Jean-Baptiste DUBOIS wrote on Fri, Mar 05, 2021 at 11:04:01 +0000:
> Inside the 'db' folder we have 'rev', 'revprops' 'transactions' folder contains files.
revs/ is where file content lives. See subversion/libsvn_fs_fs/structure.
(You can read it in trunk too: it covers all FSFS formats, not only the
newest one.)
> Some files are missing but the company told us that all files
> recovered are fully recovered (ie: file integrity is OK).
That's good. It's also a very different question than the one Philippe
asked.
>
> I know that we could not restore the entire database, but can we extract some 'SVN plain data' from file in 'revs' folder
>
> Hereunder a view of thoses files (ordered by Size) ...
>
> [revs]
For future reference, text is preferable to images. Copying the output
of `dir` would have been easier for us to consume.
> Is it possible to detect plain data with no dependency on previous revs inside these 'revs' files and extract them ?
Yes. In your case it'll actually be a four-liner loop in the scripting
language of your choice, but I'll give the full answer.
Let's take an example format-2 revision file:
[[[
% rm -rf r
% svnadmin create r --compatible-version=1.4
% cat r/db/format
2
% for i in {1..$(wc -l < ${fn::=~/src/svn/trunk/README})} ; do svnmucc -mm -U file://$(pwd)/r put =(head -$i $fn) iota$((i % 2)) ; done > /dev/null
% cat_the_youngest_revision_file() { < r/db/revs/*(.om[1]) LC_ALL=C sed -e 's/[^ -~]/X/g' } # translate any octets other than printable ASCII to "X"
% cat_the_youngest_revision_file | nl -ba
1 DELTA 82 0 331
2 SVNXXXXX%XX(XXXXXXX&X& Finally, be sure to see Appendix B in the Subversion Book. It
3 contains a very quick overview of the major differences between
4 CVS and Subversion.
5
6 ENDREP
7 id: 2.0.r86/210
8 type: file
9 pred: 2.0.r84/183
10 count: 42
11 text: 86 0 188 2341 c09759b8da81bf3e23647f4c517abbe0
12 cpath: /iota0
13 copyroot: 0 /
14
15 PLAIN
16 K 5
17 iota0
18 V 16
19 file 2.0.r86/210
20 K 5
21 iota1
22 V 16
23 file 1.0.r85/210
24 END
25 ENDREP
26 id: 0.0.r86/428
27 type: dir
28 pred: 0.0.r85/428
29 count: 86
30 text: 86 347 68 68 d3f8fb2002e019614ec0e47c79e2ac4c
31 cpath: /
32 copyroot: 0 /
33
34 2.0.t85-1 modify true false /iota0
35
36
37 428 558
%
]]]
(Aside: As an f8 repository, the svndiff delta would contain only the
last line of README, rather than the last three lines as in this
example.)
The parts you're interested in are:
- "DELTA %ld %ld %ld" lines (e.g., the «82» on line 1)

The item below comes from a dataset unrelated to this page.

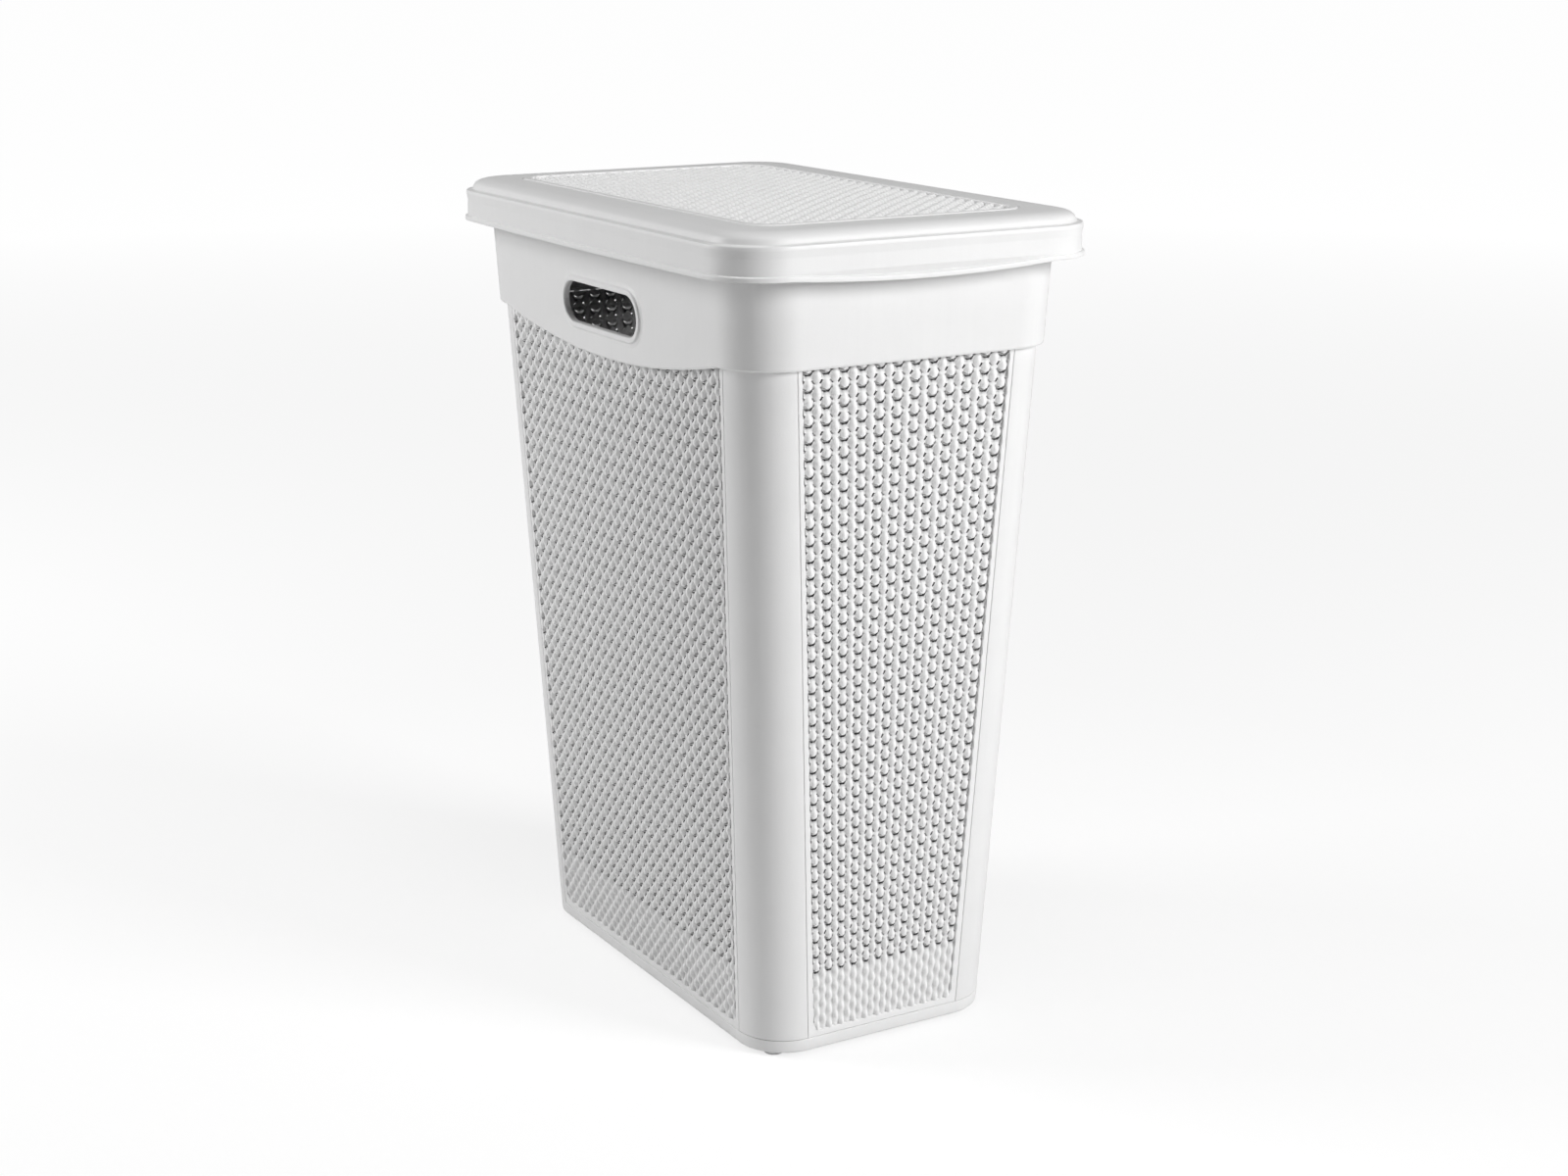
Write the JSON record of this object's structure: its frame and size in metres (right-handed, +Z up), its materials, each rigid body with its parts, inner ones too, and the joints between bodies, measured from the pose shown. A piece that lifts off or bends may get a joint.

- "text:" and "props:" lines (e.g., the «86» on line 11)
- "DELTA\n" lines (without numbers)
- "PLAIN\n" lines
In the first two cases, the first number on the line identifies the
revision number in which depended-on data is found. See the
aforementioned «structure» file for details. The last two cases
identify data that's present inline.
Using this information, you could build a DAG of reachable reps (a "rep"
is the thing between the "DELTA" or "PLAIN" line and the "ENDREP" line)
and extract them. However, since you're on format 2, there's an easier
way.
Format 2 doesn't support rep-sharing and doesn't deltify directory reps,
so simply running `svnlook changed -r 86` and then `svnlook cat -r 86`
against each file printed thereby should extract everything extractable.
Any given `svn cat` invocation might fail if a DELTA line refers to
a revision whose rev files has been lost. ("text:" and "props:" lines
will always point into the rev file they themselves are in.)
Use `svnlook propget` in addition to `svn cat` to extract versioned
properties. svn_hash_read2() will parse the format. (It's a public
API and likely available via the bindings as well, but if needed,
I happen to have posted a pure Python implementation of that last week:
<
https://mail-archives.apache.org/mod_mbox/subversion-dev/202102.mbox/%3C20210226173525.GA24828%40tarpaulin.shahaf.local2%3E>.)
Note: that's `svnlook cat -r`, not `svn cat -r`. The difference
matters: -r to svnlook denotes a peg revision, not an operational
revision. (Also, using svnlook(1) bypasses several layers of API.)
In newer formats, where directory reps may be deltified, it's possible
to get a case such as
.
r10: mkdir /A
r20: add /A/foo
r30: add /A/bar
.
with r20 lost. In this case, if the rep of /A in r30 happened to depend
on the rep of /A in r20, `svn ls ^/A@30` and `svn cat` of files
thereunder would both fail. However, if one figured out the location of
/A/bar's node-rev header or rep, one could still read those directly,
using the appropriate internal APIs.
Cheers,
Daniel